▸ What to work on:
Quote exactly the lines from the line containing "addFightingButt();" to the line containing "obj.data.transform(world)", both lines included, please, and nothing more.
──────── Stored records ────────
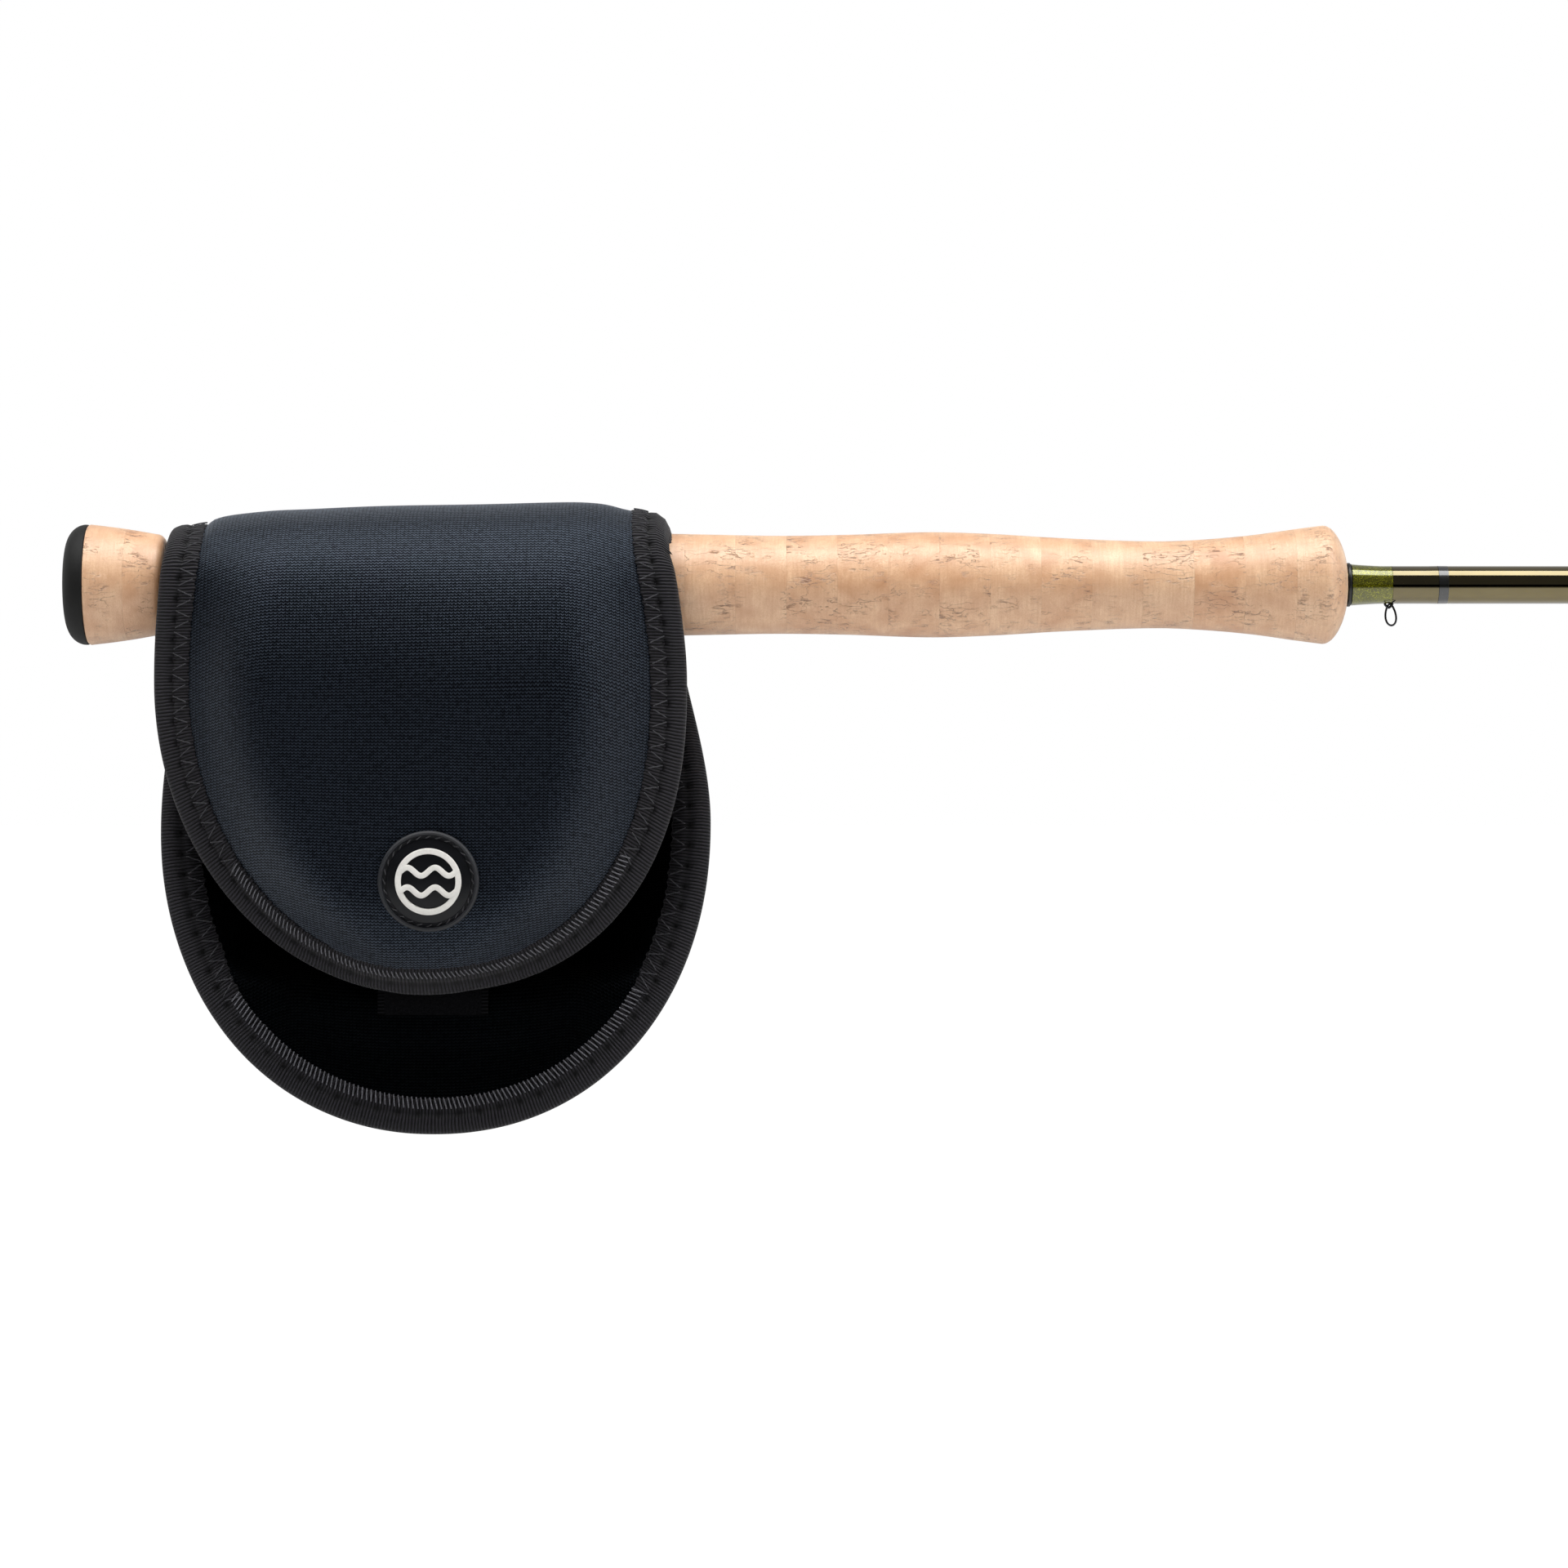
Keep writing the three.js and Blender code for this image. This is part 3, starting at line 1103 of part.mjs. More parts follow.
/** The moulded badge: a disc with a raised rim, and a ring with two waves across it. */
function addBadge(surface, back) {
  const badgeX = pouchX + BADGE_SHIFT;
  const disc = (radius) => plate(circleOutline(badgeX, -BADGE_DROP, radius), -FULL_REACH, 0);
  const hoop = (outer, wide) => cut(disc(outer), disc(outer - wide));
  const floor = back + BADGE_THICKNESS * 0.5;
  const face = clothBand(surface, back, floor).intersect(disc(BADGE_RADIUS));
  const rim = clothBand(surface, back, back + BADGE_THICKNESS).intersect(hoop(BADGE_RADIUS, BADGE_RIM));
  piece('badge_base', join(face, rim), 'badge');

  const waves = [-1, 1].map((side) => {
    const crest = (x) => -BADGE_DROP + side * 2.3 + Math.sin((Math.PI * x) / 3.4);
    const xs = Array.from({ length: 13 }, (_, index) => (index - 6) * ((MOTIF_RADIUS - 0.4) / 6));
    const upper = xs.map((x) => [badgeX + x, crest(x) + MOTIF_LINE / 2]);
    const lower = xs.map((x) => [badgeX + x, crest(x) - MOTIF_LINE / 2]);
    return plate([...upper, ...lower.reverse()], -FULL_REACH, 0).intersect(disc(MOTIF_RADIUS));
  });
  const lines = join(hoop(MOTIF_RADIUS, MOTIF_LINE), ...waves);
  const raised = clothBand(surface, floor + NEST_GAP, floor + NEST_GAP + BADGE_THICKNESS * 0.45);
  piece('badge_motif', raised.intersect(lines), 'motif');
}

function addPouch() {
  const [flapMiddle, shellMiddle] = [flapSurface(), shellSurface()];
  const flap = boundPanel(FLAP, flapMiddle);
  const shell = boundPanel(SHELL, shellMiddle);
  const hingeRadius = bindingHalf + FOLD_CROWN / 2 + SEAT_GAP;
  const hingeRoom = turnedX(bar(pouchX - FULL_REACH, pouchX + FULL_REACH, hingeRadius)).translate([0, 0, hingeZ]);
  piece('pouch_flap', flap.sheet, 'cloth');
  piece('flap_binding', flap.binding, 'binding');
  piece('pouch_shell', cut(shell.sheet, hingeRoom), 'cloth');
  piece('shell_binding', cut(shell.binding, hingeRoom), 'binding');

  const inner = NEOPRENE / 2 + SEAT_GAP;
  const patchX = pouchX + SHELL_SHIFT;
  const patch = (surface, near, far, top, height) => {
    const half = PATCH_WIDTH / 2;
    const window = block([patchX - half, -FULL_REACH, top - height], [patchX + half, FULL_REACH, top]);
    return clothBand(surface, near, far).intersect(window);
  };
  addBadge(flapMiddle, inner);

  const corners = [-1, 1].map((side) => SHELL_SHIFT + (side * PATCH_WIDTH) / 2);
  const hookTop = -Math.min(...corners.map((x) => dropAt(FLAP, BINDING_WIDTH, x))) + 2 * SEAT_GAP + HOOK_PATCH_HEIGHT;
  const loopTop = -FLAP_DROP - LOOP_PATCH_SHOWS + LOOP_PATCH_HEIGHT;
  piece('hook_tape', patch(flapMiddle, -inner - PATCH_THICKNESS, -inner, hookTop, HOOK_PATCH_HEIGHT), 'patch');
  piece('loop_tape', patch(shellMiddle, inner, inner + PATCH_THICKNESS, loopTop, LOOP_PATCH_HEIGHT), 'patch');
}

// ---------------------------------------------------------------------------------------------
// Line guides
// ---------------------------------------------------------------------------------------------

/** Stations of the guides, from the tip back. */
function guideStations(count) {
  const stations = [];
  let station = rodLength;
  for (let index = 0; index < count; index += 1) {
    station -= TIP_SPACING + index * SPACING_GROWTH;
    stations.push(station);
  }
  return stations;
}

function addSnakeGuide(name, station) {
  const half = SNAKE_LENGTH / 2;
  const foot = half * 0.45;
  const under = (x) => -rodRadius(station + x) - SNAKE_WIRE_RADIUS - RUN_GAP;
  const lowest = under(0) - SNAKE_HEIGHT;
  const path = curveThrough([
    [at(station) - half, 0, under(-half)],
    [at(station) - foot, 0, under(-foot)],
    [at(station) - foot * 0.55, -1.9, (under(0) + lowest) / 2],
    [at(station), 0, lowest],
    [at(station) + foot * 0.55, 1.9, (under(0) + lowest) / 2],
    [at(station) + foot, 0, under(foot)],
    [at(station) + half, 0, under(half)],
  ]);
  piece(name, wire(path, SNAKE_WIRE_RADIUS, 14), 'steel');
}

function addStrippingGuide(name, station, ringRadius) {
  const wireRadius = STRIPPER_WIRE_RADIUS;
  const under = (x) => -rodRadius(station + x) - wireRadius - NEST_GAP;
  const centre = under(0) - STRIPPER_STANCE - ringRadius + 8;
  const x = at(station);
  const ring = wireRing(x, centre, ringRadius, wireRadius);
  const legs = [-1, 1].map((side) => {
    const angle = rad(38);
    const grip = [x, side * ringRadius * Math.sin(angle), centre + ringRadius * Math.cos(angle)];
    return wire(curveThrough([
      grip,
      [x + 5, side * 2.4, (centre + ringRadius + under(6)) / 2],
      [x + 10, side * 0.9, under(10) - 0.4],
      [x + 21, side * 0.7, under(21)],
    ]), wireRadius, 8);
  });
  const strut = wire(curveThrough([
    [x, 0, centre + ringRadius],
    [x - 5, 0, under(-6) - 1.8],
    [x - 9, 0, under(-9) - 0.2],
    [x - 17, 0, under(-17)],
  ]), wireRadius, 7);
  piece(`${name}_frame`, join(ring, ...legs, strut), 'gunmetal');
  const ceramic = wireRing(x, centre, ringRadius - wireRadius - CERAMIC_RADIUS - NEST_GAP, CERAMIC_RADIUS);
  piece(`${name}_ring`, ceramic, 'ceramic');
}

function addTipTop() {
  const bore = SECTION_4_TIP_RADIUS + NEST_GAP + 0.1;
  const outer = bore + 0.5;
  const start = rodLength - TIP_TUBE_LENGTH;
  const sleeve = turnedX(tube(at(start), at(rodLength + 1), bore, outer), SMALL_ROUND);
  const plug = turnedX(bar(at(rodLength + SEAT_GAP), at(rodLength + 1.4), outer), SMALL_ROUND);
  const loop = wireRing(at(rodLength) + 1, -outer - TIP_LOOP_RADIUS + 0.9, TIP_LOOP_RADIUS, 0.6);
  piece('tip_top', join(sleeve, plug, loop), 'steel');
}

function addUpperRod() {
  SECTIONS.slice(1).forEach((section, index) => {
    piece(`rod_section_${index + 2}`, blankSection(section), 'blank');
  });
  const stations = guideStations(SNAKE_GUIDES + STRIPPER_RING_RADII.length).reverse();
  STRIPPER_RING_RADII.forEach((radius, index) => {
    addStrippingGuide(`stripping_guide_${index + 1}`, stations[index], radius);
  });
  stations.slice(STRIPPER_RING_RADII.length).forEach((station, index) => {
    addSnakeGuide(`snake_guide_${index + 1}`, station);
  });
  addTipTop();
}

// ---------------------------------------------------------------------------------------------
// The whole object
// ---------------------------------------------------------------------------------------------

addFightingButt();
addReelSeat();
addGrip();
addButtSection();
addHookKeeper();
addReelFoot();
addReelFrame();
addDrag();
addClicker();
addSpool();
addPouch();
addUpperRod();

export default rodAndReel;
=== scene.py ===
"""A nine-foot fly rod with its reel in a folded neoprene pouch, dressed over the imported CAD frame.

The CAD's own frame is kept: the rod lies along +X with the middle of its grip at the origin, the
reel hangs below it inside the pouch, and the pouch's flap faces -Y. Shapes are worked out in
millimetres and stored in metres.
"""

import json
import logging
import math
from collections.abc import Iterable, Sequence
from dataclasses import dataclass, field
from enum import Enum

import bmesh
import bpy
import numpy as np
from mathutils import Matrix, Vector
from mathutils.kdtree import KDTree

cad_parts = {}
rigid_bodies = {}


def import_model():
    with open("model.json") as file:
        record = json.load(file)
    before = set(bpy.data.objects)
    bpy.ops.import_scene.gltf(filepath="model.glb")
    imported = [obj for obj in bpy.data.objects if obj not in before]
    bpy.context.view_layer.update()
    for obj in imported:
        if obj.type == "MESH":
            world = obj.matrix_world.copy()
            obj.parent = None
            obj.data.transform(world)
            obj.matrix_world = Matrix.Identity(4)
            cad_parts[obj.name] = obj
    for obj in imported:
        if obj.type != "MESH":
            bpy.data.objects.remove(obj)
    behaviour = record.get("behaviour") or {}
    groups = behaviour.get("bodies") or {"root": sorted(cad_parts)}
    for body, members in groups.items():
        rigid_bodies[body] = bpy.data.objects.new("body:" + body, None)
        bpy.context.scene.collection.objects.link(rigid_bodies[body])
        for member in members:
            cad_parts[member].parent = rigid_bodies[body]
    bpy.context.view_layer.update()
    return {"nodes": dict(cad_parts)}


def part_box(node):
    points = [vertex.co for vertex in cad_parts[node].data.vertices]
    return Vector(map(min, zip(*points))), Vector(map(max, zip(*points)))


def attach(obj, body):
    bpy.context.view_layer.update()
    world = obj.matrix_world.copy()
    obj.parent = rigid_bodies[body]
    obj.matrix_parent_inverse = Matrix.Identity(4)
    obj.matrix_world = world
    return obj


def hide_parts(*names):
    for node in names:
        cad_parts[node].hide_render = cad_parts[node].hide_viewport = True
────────
──────── Stored records ────────
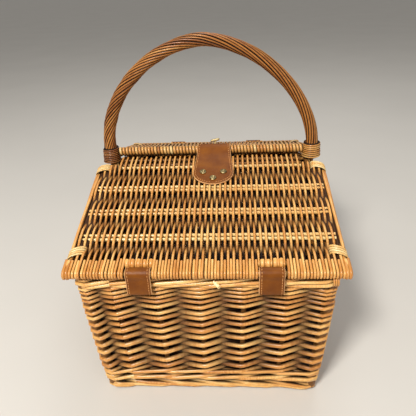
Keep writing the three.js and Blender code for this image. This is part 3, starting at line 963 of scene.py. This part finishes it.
────────
▸ Exercise response:
addFightingButt();
addReelSeat();
addGrip();
addButtSection();
addHookKeeper();
addReelFoot();
addReelFrame();
addDrag();
addClicker();
addSpool();
addPouch();
addUpperRod();

export default rodAndReel;
=== scene.py ===
"""A nine-foot fly rod with its reel in a folded neoprene pouch, dressed over the imported CAD frame.

The CAD's own frame is kept: the rod lies along +X with the middle of its grip at the origin, the
reel hangs below it inside the pouch, and the pouch's flap faces -Y. Shapes are worked out in
millimetres and stored in metres.
"""

import json
import logging
import math
from collections.abc import Iterable, Sequence
from dataclasses import dataclass, field
from enum import Enum

import bmesh
import bpy
import numpy as np
from mathutils import Matrix, Vector
from mathutils.kdtree import KDTree

cad_parts = {}
rigid_bodies = {}


def import_model():
    with open("model.json") as file:
        record = json.load(file)
    before = set(bpy.data.objects)
    bpy.ops.import_scene.gltf(filepath="model.glb")
    imported = [obj for obj in bpy.data.objects if obj not in before]
    bpy.context.view_layer.update()
    for obj in imported:
        if obj.type == "MESH":
            world = obj.matrix_world.copy()
            obj.parent = None
            obj.data.transform(world)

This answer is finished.